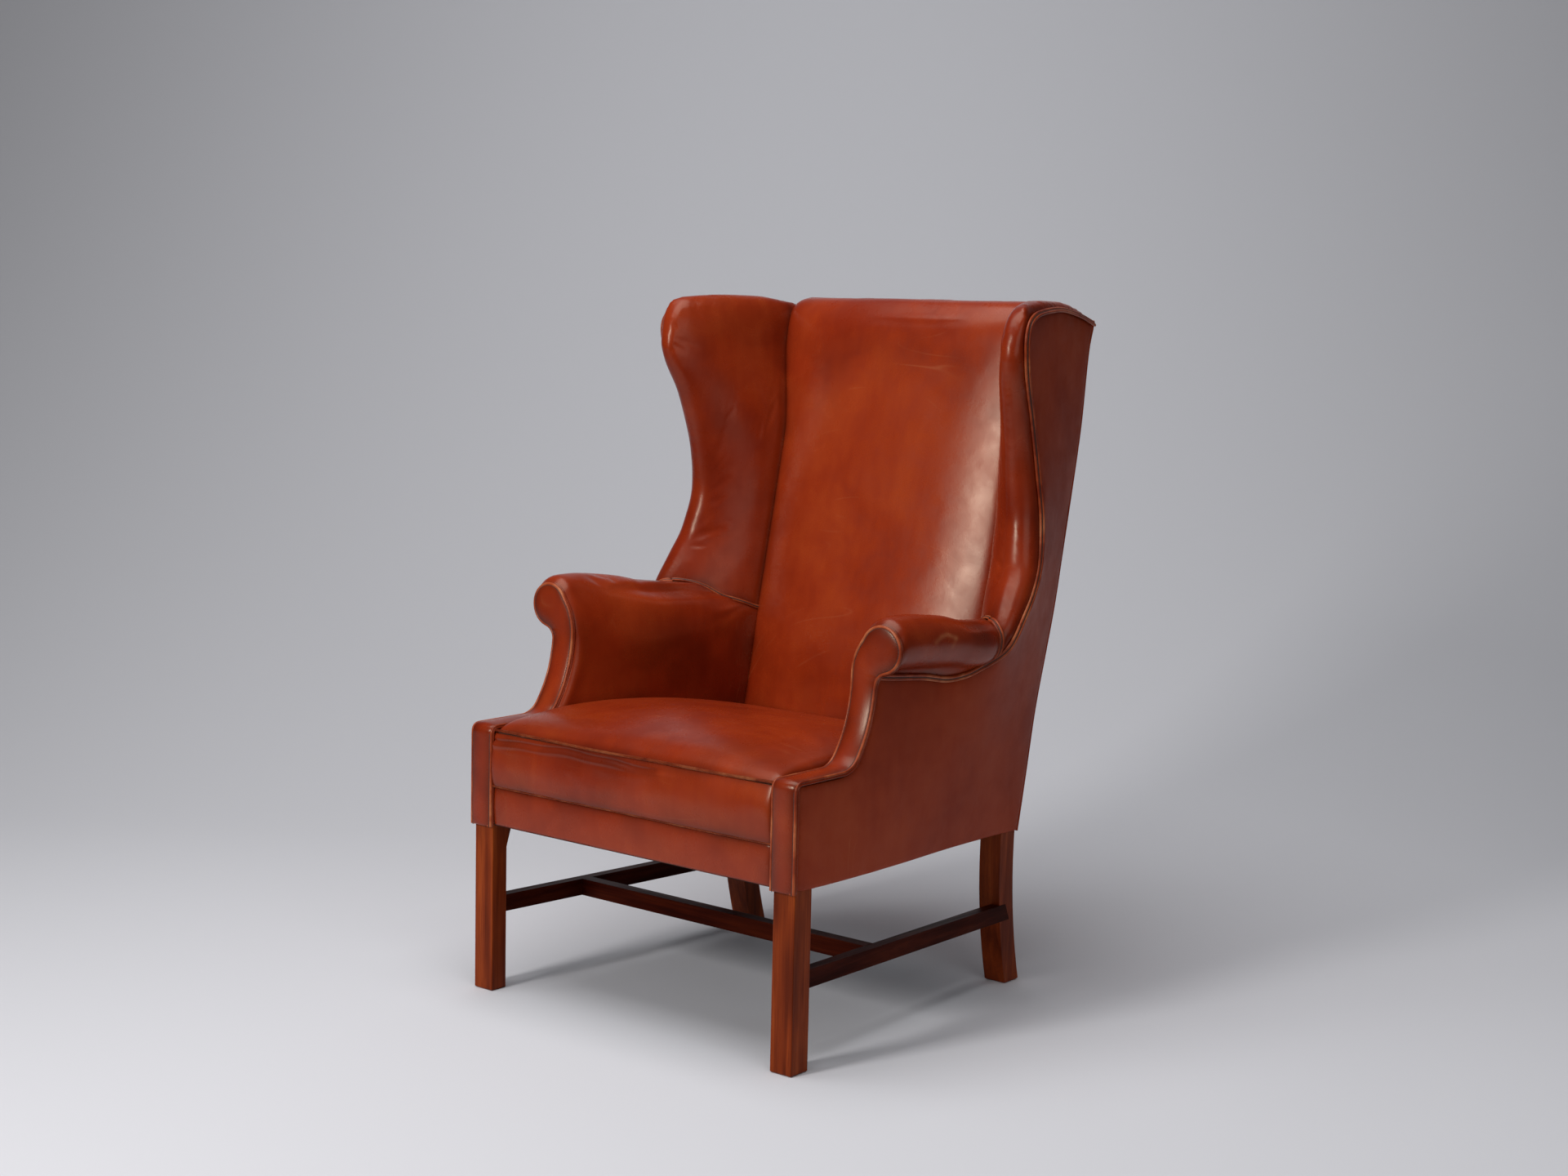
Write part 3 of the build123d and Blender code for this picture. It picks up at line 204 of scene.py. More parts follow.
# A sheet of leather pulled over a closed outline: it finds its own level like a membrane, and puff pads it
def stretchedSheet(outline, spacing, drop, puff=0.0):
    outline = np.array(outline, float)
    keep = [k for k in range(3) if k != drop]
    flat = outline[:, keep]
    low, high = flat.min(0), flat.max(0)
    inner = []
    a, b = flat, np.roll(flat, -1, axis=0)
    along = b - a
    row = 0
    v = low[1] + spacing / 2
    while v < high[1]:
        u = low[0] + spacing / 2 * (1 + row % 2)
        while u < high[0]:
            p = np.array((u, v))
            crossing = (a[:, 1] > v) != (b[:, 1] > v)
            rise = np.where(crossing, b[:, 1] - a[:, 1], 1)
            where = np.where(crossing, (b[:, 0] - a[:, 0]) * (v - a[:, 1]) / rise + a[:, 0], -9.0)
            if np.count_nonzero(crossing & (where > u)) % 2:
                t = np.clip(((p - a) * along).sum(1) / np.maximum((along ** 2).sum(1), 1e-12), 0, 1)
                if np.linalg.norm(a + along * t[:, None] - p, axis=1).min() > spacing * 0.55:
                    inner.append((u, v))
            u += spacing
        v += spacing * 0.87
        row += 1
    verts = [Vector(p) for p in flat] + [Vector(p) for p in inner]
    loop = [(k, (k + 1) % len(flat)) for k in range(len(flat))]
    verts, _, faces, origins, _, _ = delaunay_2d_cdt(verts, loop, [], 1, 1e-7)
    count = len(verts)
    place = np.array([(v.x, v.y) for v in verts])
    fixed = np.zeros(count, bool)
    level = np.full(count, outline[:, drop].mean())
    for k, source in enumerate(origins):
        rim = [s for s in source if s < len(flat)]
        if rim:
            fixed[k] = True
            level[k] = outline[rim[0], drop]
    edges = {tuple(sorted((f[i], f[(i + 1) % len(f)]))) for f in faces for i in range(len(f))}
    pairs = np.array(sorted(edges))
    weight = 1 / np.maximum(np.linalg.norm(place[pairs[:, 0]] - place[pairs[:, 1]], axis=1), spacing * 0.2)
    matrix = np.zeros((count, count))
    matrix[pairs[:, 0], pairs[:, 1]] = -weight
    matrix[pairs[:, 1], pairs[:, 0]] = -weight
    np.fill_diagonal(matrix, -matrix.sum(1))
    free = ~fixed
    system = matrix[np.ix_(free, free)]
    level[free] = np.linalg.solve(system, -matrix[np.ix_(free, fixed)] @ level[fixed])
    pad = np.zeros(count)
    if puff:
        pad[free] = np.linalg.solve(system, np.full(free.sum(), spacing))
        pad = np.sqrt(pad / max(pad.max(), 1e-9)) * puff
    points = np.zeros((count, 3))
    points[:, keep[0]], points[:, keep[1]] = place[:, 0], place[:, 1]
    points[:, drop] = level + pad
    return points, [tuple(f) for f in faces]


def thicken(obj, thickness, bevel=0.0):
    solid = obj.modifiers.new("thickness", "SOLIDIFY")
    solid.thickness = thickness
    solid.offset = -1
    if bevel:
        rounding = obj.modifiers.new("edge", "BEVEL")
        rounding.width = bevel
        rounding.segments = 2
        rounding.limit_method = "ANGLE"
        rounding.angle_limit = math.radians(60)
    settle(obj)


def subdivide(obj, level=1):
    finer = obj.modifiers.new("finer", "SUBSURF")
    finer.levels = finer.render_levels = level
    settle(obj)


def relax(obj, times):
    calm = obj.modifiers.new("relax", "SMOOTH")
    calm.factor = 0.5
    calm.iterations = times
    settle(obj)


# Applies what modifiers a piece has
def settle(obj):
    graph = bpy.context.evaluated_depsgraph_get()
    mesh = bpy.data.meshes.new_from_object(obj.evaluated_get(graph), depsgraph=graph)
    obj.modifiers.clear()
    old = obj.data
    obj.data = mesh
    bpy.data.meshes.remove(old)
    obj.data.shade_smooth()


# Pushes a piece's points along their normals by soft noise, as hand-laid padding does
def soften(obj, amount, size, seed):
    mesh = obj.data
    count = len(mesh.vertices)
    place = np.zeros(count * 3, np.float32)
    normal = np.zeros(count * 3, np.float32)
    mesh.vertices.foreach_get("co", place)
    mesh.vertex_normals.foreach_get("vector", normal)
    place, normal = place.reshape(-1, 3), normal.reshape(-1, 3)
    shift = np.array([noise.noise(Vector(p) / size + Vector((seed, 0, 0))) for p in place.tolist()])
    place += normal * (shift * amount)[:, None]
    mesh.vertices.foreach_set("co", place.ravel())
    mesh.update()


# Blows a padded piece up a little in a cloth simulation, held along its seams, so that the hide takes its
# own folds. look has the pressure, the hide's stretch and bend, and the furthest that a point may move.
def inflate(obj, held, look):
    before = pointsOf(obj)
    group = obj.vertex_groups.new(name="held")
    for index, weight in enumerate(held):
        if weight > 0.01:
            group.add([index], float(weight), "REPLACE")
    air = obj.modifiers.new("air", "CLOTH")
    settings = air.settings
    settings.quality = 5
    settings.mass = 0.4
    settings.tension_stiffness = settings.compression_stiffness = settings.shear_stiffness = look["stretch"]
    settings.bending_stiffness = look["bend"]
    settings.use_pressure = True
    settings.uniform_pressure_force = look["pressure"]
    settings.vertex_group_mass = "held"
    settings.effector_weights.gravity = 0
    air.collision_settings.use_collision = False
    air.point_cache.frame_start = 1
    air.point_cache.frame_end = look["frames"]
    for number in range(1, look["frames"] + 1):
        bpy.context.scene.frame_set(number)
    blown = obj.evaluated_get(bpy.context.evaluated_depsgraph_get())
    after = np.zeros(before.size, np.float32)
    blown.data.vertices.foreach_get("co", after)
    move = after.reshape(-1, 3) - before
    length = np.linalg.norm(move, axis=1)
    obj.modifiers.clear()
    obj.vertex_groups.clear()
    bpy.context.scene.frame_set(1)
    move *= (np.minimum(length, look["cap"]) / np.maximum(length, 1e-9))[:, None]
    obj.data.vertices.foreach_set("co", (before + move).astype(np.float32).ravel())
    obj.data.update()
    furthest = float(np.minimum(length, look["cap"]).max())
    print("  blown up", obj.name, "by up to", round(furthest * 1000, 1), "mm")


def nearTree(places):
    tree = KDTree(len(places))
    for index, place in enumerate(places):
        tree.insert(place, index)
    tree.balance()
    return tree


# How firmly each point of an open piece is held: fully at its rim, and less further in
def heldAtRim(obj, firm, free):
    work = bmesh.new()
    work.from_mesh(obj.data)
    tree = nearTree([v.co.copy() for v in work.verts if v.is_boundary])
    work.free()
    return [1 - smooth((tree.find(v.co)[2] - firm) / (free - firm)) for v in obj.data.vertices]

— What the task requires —
In the lines above, locate the string "scene". Copy every line where it occurs.

— Reply —
Write part 3 of the build123d and Blender code for this picture. It picks up at line 204 of scene.py. More parts follow.
        bpy.context.scene.frame_set(number)
    bpy.context.scene.frame_set(1)